Connolly had initially ordered 2,500 copies, however there was not sufficient paper to print that amount and approximately 1,000 were actually printed. Given the poor quality of both the print machine and the paper there was quite an amount of smudging of the lettering. The paper sourced by Connolly in the Saggart Paper Mills was of a poor quality, white in colour with a grey tinge.
Added to these difficulties the men also had difficulty with the lettering. The heading ‘POBLACHT NA H-ÉIREANN’ was printed in block capitals in plain wooden type, with the next lines ‘THE PROVISIONAL GOVERNMENT’ of a more ornamental nature.

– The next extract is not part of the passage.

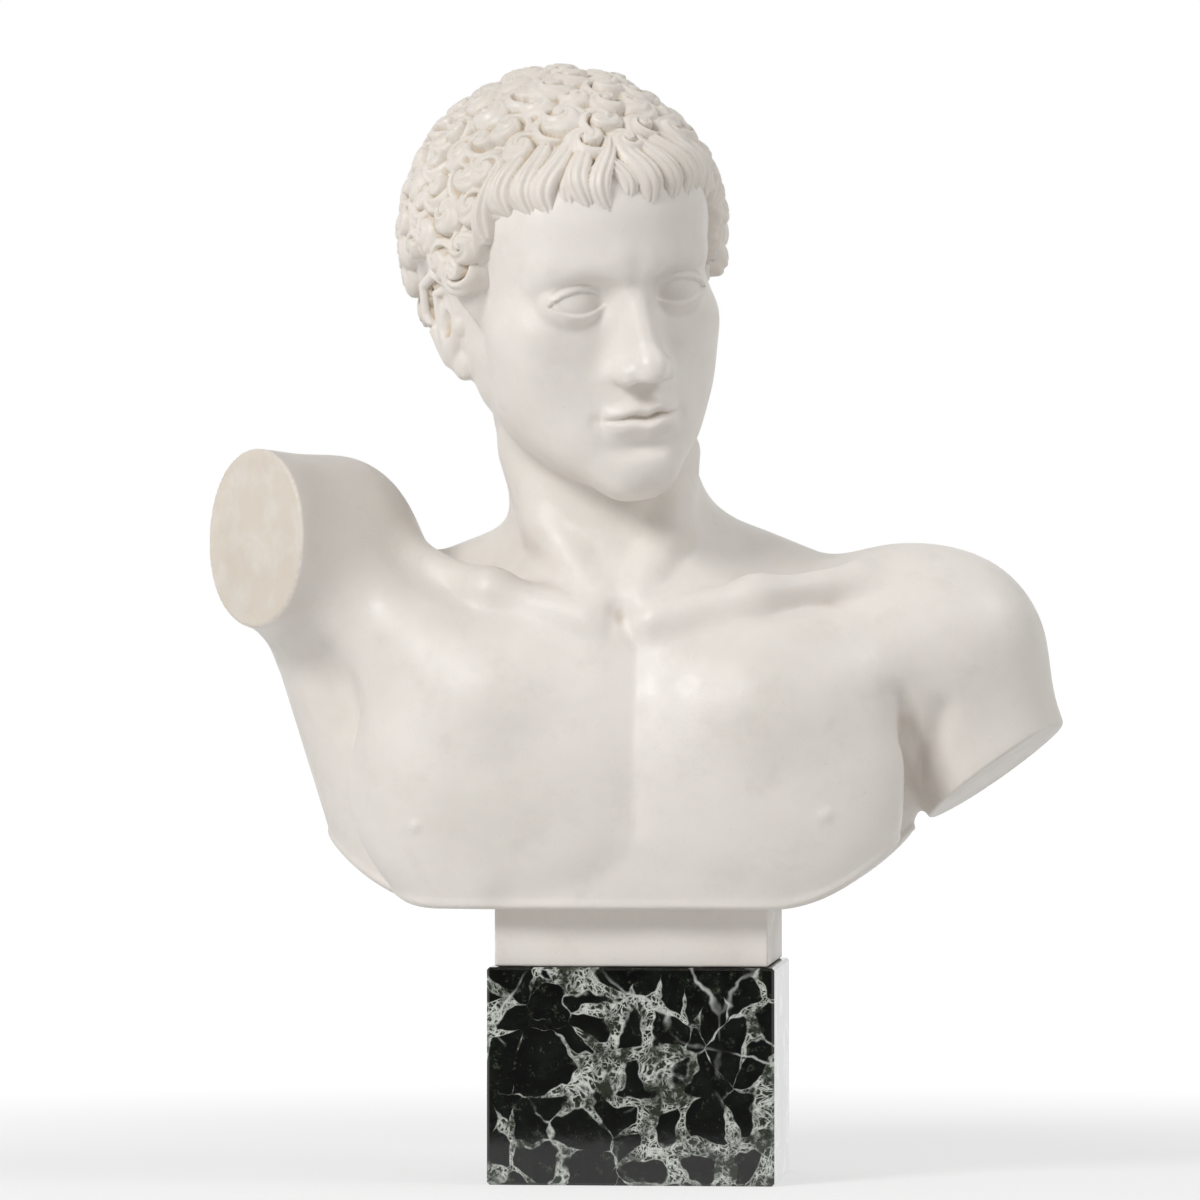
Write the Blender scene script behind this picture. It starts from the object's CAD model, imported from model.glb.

There was a particular difficulty with the letter ‘e’. The letter ‘e’ appears 154 times in the Proclamation. In the upper section there are 131 regular and 23 irregular ‘e’s which were noticeably smaller than the rest of the text on the finished Proclamation.
The names of the signatories appear at the bottom of the document
in block lettering. ‘THOMAS CLARKE’ appears at the top
with two columns underneath with the names of the six other signatories.
There are commas after the names of all except ‘JAMES CONNOLLY’
and ‘JOSEPH PLUNKETT’ after which there are full stops.
The Republic Is
The Army of the Irish Republic led by James Connolly and Pádraig
Pearse marched to the GPO, headquarters of the Provisional Government.
There, Pearse, Commander in Chief of the Army of the Irish Republic
and President of the Provisional Government read the 1916 Proclamation
aloud to the citizens of Dublin. As he concluded reading, Connolly
grabbed his arm and cried out “Thanks be to God, Pearse, we
lived to see this day.” The Republic was born.